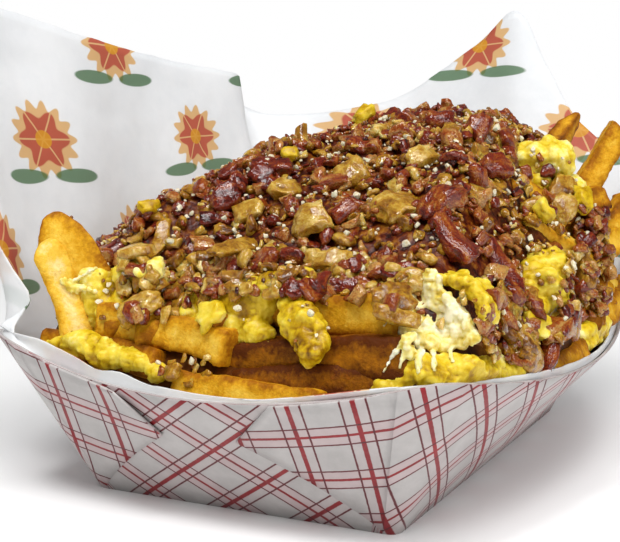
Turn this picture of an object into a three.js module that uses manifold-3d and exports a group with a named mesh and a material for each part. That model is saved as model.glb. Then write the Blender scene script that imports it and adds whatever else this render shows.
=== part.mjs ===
// Breakfast fries in a paperboard food tray with a paper liner.
// Millimetres, +Z up. The origin is the middle of the tray's underside, and the short front wall faces -Y.
import * as THREE from 'three';
import { mergeVertices } from 'three/addons/utils/BufferGeometryUtils.js';
import Module from 'manifold-3d';

// Tray of folded board
const BASE_WIDTH = 95;
const BASE_LENGTH = 152;
const CORNER_HEIGHT = 46;
const SIDE_FLARE = 18;
const END_FLARE = 19;
const SIDE_BOW = 16;
const END_BOW = 6.4;
const SIDE_SAG = 10;
const END_SAG = 9.8;
const BOARD = 0.7;
const CLEARANCE = 0.3;

// The glue flaps of the long walls lie on the outside of the short walls
const FLAP_RIM_END = 0.45;
const FLAP_TIP = 0.21;
const FLAP_TIP_HEIGHT = 0.7;
const FLAP_FOOT = 0.015;
const FLAP_SINK = 0.25;

// Liner of thin paper
const PAPER = 0.5;
const PAPER_INSET = BOARD + CLEARANCE + 0.1;
const PAPER_FLOOR = BOARD + CLEARANCE;
const PAPER_WAVE = 0.05;

// Heap of fries: its highest point is off the middle, and its outline is the tray's rim
const PEAK_X = 28;
const PEAK_Y = 36;
const PEAK_HEIGHT = 110;
const HEAP_INSET = 3;
const HEAP_ROUNDNESS = 2.2;
const HEAP_FULLNESS = 0.9;
const CORE_DEPTH = 5;
const CORE_DEPTH_TOP = 8;
const CORE_FLOOR = 2.1;
const CORE_INSET = 2.7;

// Fries on the sides of the heap that the front doesn't show
const HIDDEN_FRY_COUNT = 12;
const HIDDEN_FRY_DEPTH = 3.5;
const HIDDEN_FRY_REACH = 0.93;

// Chopped bacon and onion spread over the fries
const SPREAD_DEPTH = 2;
const SPREAD_RELIEF = 2.4;
const SPREAD_EDGE = 0.82;
const SPREAD_MIDDLE = 0.12;
const SPREAD_STEPS = 26;
const BIT_COUNT = 30;

// A share of the way out to the rim that is about one millimetre
const ONE_MM_OUT = 1 / 60;

const wasm = await Module();
wasm.setup();

// A repeatable stream of numbers between 0 and 1
function randomStream(seed) {
  let state = seed;
  return () => {
    state = (state + 0x6d2b79f5) | 0;
    let mixed = Math.imul(state ^ (state >>> 15), 1 | state);
    mixed = (mixed + Math.imul(mixed ^ (mixed >>> 7), 61 | mixed)) ^ mixed;
    return ((mixed ^ (mixed >>> 14)) >>> 0) / 4294967296;
  };
}

// Smooth unevenness between -1 and 1
function unevenness(point, wavelength, seed) {
  const k = (2 * Math.PI) / wavelength;
  const alongX = Math.sin(k * point.x + 1.7 * seed + 1.3 * Math.sin(0.7 * k * point.y));
  const alongY = Math.sin(1.1 * k * point.y + 2.9 * seed + 1.1 * Math.sin(0.8 * k * point.z));
  const alongZ = Math.sin(0.9 * k * point.z + 4.1 * seed + 1.2 * Math.sin(0.6 * k * point.x));
  return (alongX + alongY + alongZ) / 3;
}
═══
__Set exercise__
Beginning at the first line above, repeat exactly until the line containing "const HIDDEN_FRY_REACH = 0.93;", which is included.

__Response for this exercise__
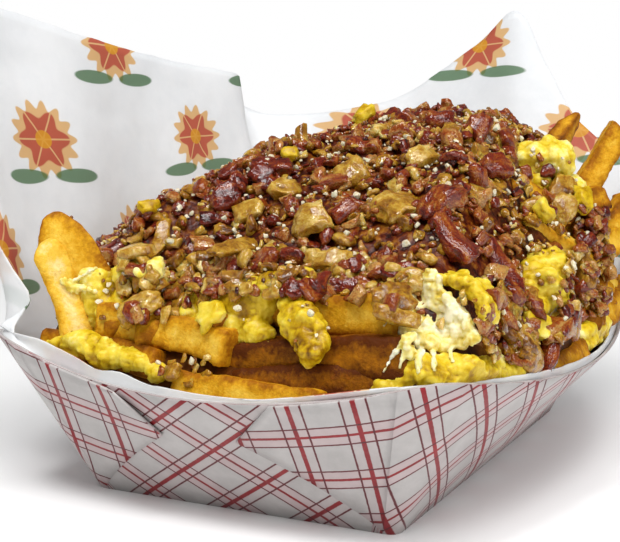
Turn this picture of an object into a three.js module that uses manifold-3d and exports a group with a named mesh and a material for each part. That model is saved as model.glb. Then write the Blender scene script that imports it and adds whatever else this render shows.
=== part.mjs ===
// Breakfast fries in a paperboard food tray with a paper liner.
// Millimetres, +Z up. The origin is the middle of the tray's underside, and the short front wall faces -Y.
import * as THREE from 'three';
import { mergeVertices } from 'three/addons/utils/BufferGeometryUtils.js';
import Module from 'manifold-3d';

// Tray of folded board
const BASE_WIDTH = 95;
const BASE_LENGTH = 152;
const CORNER_HEIGHT = 46;
const SIDE_FLARE = 18;
const END_FLARE = 19;
const SIDE_BOW = 16;
const END_BOW = 6.4;
const SIDE_SAG = 10;
const END_SAG = 9.8;
const BOARD = 0.7;
const CLEARANCE = 0.3;

// The glue flaps of the long walls lie on the outside of the short walls
const FLAP_RIM_END = 0.45;
const FLAP_TIP = 0.21;
const FLAP_TIP_HEIGHT = 0.7;
const FLAP_FOOT = 0.015;
const FLAP_SINK = 0.25;

// Liner of thin paper
const PAPER = 0.5;
const PAPER_INSET = BOARD + CLEARANCE + 0.1;
const PAPER_FLOOR = BOARD + CLEARANCE;
const PAPER_WAVE = 0.05;

// Heap of fries: its highest point is off the middle, and its outline is the tray's rim
const PEAK_X = 28;
const PEAK_Y = 36;
const PEAK_HEIGHT = 110;
const HEAP_INSET = 3;
const HEAP_ROUNDNESS = 2.2;
const HEAP_FULLNESS = 0.9;
const CORE_DEPTH = 5;
const CORE_DEPTH_TOP = 8;
const CORE_FLOOR = 2.1;
const CORE_INSET = 2.7;

// Fries on the sides of the heap that the front doesn't show
const HIDDEN_FRY_COUNT = 12;
const HIDDEN_FRY_DEPTH = 3.5;
const HIDDEN_FRY_REACH = 0.93;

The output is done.